In short, Dickens was not blind to the injustices suffered by non-white races, despite his sympathy for the British working classes, but vigorously defended the latter as unfashionable under-dogs – much as the woke classes now emote over the plight of minorities and the human rights of terrorists and illegal immigrants, while disdaining those who voted for Brexit.

Dickens was not perfect, but then according to the woke warriors of 2020, no public figure of the past deserves credit for anything whatsoever. Unusually for reformers in any age, he was sympathetic to the disabled, including the mentally disabled, as shown in David Copperfield (Mr Dick), Our Mutual Friend (Sloppy) and also Barnaby Rudge, whose eponymous hero is mentally challenged.

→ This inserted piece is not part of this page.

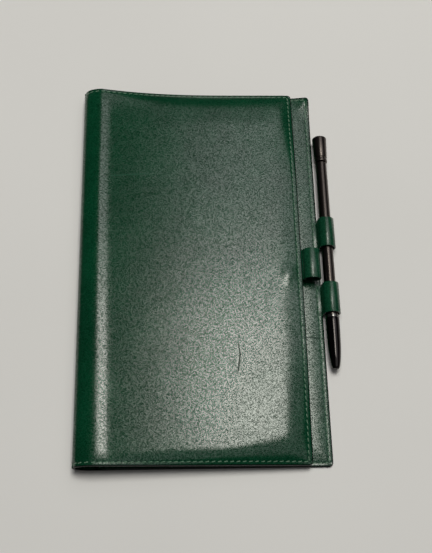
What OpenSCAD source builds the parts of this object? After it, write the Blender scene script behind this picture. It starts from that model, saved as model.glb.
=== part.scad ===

Those who are most exercised by Dickens' alleged prejudice against minorities would do well to take a break from erasing our literary history and learn a lesson from an old Victorian "bigot" on how to treat a real underdog – a minority legally killed before birth simply for the crime of being disabled – not to mention the millions of "unwanted" poor and/or non-white unborn, who get no mention in the rhetoric of "black lives matter".

In fact, their obsession with past injustices and blindness to the injustices under their very noses is strangely reminiscent of Mrs Jellyby; no wonder they want to erase Dickens from the collective memory.